● **THE TASK**
Everything from the line containing "root = rod(plug_pin_seat_radius, seat, face)" through the line containing "obj.matrix_parent_inverse = Matrix.Identity(4)" should be repeated exactly, and nothing else from the data.
+===+
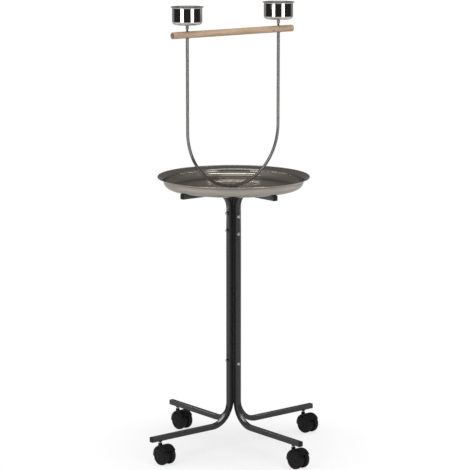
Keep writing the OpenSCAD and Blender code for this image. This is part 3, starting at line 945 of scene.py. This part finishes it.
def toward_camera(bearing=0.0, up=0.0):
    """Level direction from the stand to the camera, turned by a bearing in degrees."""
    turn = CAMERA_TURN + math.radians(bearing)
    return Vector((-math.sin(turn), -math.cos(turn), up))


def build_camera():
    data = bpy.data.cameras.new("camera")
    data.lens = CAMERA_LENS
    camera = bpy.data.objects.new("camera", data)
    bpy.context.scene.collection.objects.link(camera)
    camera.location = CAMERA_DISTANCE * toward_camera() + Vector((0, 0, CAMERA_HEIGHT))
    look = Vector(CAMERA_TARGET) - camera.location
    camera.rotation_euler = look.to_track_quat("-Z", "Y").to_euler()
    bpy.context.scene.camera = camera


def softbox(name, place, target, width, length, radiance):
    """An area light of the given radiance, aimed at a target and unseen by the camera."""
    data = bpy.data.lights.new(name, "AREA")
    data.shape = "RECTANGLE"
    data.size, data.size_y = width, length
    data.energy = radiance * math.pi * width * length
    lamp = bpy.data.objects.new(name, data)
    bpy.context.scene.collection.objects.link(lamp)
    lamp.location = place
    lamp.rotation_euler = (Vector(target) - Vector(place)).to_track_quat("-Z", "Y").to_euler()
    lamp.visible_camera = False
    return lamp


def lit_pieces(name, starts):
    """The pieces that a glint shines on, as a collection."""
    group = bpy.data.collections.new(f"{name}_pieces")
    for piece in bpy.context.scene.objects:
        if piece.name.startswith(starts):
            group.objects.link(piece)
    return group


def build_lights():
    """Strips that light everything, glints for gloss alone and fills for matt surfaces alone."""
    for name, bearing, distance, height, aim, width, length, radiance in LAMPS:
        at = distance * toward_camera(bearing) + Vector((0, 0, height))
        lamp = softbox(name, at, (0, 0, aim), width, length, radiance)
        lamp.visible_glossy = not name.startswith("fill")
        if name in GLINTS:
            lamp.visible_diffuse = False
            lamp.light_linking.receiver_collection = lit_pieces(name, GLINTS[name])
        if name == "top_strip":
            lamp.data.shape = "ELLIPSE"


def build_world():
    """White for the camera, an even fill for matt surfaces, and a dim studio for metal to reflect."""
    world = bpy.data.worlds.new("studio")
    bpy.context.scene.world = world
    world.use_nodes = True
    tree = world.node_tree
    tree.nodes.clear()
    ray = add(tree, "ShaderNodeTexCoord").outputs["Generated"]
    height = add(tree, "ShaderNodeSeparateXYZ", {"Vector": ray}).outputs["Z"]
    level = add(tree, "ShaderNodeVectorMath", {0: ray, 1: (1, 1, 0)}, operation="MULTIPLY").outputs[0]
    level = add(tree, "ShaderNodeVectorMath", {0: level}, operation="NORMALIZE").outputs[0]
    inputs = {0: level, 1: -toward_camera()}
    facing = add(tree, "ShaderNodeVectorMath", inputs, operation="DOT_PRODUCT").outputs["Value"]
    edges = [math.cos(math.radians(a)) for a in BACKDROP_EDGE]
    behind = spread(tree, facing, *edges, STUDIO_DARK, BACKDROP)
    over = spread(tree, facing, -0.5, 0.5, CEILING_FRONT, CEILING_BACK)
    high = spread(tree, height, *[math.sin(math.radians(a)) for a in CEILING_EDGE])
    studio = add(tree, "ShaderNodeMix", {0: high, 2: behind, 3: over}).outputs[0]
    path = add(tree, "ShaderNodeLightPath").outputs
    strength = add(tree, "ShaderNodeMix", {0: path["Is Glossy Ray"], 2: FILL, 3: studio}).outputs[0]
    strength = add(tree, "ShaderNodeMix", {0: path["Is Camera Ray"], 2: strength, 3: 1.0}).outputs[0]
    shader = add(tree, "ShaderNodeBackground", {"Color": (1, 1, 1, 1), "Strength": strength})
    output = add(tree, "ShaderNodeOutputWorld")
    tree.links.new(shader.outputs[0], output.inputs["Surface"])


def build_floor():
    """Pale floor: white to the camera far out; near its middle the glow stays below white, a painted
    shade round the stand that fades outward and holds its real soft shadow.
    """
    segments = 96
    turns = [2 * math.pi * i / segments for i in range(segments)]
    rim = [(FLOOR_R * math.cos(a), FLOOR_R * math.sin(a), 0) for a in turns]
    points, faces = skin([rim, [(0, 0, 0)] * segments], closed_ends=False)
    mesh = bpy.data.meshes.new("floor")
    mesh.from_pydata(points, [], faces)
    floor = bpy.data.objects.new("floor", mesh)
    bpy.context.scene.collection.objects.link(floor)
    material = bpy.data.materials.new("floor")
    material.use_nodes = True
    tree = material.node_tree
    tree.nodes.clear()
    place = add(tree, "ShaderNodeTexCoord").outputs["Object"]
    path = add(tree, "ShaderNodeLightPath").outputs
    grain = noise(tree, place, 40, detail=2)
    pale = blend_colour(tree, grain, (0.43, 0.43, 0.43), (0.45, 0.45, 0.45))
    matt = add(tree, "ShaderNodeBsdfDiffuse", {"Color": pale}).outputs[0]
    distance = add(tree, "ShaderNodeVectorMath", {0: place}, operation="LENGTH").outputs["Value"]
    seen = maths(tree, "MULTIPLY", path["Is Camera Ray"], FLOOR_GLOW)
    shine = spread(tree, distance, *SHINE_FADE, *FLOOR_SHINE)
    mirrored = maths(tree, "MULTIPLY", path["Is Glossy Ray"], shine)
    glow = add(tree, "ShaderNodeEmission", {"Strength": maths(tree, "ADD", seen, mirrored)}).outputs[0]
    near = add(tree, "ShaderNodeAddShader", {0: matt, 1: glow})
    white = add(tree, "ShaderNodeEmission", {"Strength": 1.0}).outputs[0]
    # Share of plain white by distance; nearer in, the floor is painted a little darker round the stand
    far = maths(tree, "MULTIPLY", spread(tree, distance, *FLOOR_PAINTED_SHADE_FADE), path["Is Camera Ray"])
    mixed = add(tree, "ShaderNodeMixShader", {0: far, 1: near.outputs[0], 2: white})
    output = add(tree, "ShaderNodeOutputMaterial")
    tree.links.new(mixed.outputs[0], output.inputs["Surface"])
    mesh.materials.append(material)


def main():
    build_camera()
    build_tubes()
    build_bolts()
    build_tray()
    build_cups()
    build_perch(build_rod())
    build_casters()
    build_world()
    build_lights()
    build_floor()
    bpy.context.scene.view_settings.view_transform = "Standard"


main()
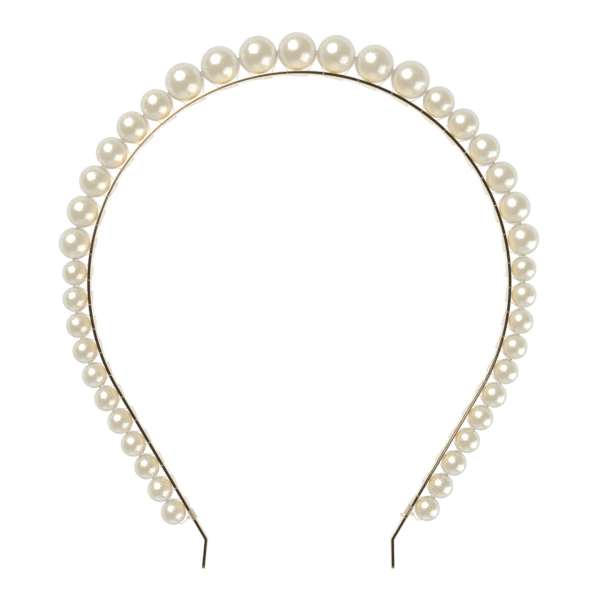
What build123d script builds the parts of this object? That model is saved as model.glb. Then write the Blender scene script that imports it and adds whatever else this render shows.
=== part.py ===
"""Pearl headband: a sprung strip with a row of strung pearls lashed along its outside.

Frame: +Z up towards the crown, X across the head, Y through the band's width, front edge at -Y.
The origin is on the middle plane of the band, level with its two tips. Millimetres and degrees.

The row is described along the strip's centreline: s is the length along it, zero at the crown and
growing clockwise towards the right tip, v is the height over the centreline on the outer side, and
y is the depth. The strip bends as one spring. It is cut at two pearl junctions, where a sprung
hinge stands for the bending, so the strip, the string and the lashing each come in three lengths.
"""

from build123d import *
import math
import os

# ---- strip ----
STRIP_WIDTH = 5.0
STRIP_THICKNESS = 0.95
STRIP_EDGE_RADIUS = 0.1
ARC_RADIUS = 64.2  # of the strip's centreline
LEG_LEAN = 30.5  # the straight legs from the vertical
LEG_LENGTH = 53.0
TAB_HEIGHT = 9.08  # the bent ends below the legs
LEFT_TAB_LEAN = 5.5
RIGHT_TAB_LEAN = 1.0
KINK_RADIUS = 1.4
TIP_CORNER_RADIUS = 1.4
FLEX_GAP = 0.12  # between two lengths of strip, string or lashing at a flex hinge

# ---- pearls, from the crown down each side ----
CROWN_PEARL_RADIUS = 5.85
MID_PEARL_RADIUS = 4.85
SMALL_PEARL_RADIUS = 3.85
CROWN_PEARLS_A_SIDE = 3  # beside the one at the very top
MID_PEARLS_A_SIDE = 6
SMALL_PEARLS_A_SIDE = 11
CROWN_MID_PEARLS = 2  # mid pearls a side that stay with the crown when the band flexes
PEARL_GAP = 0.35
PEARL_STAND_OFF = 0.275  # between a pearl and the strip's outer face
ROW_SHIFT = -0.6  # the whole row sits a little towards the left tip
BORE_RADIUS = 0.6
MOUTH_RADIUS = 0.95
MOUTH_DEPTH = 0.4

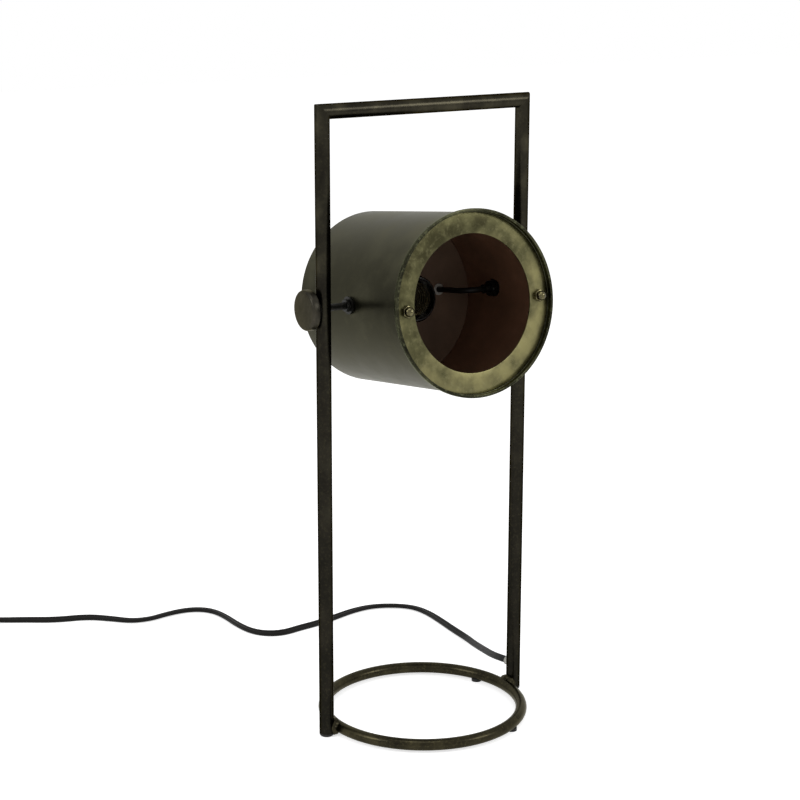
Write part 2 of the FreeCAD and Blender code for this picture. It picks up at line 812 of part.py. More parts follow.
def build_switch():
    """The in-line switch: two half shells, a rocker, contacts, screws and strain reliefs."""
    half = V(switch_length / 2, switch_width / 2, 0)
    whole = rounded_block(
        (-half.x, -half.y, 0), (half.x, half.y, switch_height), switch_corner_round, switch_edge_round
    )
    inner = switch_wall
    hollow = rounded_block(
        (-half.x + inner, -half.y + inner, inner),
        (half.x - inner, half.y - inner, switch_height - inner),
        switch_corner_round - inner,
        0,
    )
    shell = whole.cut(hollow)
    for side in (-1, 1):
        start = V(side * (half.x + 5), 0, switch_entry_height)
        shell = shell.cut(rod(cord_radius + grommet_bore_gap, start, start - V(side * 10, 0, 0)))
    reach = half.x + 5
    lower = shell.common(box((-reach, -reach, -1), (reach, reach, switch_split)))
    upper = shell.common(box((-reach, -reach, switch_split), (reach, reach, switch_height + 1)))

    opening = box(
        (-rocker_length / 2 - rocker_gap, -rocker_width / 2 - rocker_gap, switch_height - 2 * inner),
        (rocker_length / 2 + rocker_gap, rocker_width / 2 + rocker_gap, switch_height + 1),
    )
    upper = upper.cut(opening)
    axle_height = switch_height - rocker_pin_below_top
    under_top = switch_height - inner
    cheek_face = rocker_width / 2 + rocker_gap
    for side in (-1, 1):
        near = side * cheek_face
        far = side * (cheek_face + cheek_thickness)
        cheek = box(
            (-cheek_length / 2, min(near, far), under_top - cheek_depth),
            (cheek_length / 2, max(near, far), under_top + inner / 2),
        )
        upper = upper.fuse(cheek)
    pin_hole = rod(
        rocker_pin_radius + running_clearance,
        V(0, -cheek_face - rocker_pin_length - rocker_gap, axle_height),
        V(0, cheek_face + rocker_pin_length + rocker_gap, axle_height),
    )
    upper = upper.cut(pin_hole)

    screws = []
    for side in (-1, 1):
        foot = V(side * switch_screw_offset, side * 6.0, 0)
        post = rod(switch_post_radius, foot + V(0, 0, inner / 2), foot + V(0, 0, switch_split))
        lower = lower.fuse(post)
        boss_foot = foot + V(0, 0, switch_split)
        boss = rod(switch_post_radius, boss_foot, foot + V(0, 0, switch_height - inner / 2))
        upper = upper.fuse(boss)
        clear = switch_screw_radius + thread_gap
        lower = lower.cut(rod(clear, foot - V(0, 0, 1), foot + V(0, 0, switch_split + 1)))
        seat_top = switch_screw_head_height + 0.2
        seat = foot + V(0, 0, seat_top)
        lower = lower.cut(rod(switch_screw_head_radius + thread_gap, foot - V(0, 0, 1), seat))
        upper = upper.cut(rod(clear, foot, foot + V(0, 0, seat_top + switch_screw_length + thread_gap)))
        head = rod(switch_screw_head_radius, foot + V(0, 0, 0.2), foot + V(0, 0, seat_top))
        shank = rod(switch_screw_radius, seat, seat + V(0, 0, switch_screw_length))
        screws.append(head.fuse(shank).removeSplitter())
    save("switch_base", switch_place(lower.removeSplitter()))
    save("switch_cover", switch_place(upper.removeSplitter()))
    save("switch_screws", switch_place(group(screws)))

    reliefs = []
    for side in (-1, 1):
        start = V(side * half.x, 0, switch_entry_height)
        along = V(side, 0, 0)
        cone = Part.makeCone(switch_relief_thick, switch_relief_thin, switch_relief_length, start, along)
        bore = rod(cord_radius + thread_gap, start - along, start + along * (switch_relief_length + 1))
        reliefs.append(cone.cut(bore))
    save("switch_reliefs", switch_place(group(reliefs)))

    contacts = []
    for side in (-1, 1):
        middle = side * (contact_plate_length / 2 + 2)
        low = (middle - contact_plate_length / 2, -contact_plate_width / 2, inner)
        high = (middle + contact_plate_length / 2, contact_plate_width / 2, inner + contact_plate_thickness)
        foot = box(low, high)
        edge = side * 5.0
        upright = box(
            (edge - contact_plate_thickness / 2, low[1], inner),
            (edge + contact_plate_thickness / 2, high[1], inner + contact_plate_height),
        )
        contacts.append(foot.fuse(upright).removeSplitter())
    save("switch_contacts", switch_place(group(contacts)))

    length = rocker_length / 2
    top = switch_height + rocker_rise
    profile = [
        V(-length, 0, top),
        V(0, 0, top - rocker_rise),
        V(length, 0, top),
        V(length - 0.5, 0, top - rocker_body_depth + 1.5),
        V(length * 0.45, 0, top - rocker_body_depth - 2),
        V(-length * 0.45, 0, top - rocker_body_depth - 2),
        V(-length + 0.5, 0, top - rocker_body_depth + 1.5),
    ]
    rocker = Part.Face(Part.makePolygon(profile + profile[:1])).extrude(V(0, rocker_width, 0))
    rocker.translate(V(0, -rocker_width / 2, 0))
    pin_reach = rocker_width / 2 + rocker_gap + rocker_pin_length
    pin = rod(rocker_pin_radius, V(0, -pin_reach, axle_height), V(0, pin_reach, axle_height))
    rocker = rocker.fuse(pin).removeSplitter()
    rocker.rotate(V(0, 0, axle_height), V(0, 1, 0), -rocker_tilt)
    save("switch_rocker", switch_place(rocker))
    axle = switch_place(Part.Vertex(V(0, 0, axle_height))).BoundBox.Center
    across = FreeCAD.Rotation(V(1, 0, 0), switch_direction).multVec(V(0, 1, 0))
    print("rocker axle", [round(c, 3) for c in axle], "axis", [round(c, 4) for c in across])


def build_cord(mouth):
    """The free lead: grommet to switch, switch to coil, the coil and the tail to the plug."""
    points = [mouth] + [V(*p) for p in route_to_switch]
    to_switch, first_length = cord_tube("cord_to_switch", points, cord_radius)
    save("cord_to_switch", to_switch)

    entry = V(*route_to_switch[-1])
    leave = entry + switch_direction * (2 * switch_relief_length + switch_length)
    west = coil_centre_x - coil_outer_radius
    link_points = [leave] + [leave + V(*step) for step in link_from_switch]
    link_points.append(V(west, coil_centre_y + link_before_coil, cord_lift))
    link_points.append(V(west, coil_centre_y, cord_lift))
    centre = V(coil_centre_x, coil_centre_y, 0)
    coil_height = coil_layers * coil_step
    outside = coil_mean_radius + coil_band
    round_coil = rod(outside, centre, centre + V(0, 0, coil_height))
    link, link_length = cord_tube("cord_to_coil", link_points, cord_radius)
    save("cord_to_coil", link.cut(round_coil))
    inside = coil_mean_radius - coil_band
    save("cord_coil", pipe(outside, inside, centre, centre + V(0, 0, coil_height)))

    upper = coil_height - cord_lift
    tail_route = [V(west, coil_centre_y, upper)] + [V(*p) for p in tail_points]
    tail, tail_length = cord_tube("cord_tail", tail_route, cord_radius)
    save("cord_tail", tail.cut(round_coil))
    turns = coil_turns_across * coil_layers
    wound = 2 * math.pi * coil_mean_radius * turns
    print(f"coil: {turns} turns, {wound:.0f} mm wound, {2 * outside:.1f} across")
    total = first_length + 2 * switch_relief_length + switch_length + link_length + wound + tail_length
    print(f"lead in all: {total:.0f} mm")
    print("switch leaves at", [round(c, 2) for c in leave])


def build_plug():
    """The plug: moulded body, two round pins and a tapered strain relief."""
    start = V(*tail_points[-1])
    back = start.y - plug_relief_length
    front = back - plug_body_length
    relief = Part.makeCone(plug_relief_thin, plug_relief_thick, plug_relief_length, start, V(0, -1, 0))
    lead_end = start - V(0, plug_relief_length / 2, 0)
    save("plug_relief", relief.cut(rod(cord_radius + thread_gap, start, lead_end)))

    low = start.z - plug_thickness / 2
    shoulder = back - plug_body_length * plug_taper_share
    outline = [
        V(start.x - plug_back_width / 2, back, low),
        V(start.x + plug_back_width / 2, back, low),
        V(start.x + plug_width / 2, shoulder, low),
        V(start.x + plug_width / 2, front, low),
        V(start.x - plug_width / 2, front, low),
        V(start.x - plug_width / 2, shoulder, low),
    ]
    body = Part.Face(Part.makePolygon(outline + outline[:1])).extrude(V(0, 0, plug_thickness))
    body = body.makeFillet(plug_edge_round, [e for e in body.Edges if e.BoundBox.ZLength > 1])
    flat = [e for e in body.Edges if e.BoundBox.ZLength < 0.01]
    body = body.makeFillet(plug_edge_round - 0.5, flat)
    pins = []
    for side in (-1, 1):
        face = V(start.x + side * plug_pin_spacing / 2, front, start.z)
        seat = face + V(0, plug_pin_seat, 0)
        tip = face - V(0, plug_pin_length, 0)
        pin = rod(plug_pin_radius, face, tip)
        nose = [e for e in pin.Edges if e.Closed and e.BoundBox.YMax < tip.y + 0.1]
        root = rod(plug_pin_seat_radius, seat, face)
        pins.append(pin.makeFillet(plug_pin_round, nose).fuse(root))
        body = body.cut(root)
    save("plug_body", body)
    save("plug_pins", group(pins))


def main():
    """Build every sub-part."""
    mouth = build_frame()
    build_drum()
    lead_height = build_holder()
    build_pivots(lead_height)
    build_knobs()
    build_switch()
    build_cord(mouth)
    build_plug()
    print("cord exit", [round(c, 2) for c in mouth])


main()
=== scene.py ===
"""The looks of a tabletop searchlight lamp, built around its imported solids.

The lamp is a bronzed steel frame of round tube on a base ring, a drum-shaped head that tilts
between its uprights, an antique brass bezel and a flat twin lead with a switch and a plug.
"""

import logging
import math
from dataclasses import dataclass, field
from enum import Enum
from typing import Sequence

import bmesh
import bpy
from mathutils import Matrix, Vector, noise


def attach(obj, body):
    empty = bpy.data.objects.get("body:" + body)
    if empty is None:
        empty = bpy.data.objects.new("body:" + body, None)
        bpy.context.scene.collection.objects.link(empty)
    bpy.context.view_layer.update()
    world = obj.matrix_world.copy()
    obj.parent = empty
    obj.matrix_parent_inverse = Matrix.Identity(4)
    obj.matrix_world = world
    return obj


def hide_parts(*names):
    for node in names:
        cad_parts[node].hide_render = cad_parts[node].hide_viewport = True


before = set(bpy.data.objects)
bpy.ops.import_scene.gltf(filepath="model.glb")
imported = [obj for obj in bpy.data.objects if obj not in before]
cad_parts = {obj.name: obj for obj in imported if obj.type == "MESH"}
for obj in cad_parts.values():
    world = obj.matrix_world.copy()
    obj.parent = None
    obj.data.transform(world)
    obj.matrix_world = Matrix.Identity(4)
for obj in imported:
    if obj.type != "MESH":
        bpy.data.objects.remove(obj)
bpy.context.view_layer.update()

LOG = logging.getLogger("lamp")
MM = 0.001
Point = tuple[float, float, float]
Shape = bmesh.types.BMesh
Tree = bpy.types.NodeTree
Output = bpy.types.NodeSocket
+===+
● **TASK RESPONSE**
        root = rod(plug_pin_seat_radius, seat, face)
        pins.append(pin.makeFillet(plug_pin_round, nose).fuse(root))
        body = body.cut(root)
    save("plug_body", body)
    save("plug_pins", group(pins))


def main():
    """Build every sub-part."""
    mouth = build_frame()
    build_drum()
    lead_height = build_holder()
    build_pivots(lead_height)
    build_knobs()
    build_switch()
    build_cord(mouth)
    build_plug()
    print("cord exit", [round(c, 2) for c in mouth])


main()
=== scene.py ===
"""The looks of a tabletop searchlight lamp, built around its imported solids.

The lamp is a bronzed steel frame of round tube on a base ring, a drum-shaped head that tilts
between its uprights, an antique brass bezel and a flat twin lead with a switch and a plug.
"""

import logging
import math
from dataclasses import dataclass, field
from enum import Enum
from typing import Sequence

import bmesh
import bpy
from mathutils import Matrix, Vector, noise


def attach(obj, body):
    empty = bpy.data.objects.get("body:" + body)
    if empty is None:
        empty = bpy.data.objects.new("body:" + body, None)
        bpy.context.scene.collection.objects.link(empty)
    bpy.context.view_layer.update()
    world = obj.matrix_world.copy()
    obj.parent = empty
    obj.matrix_parent_inverse = Matrix.Identity(4)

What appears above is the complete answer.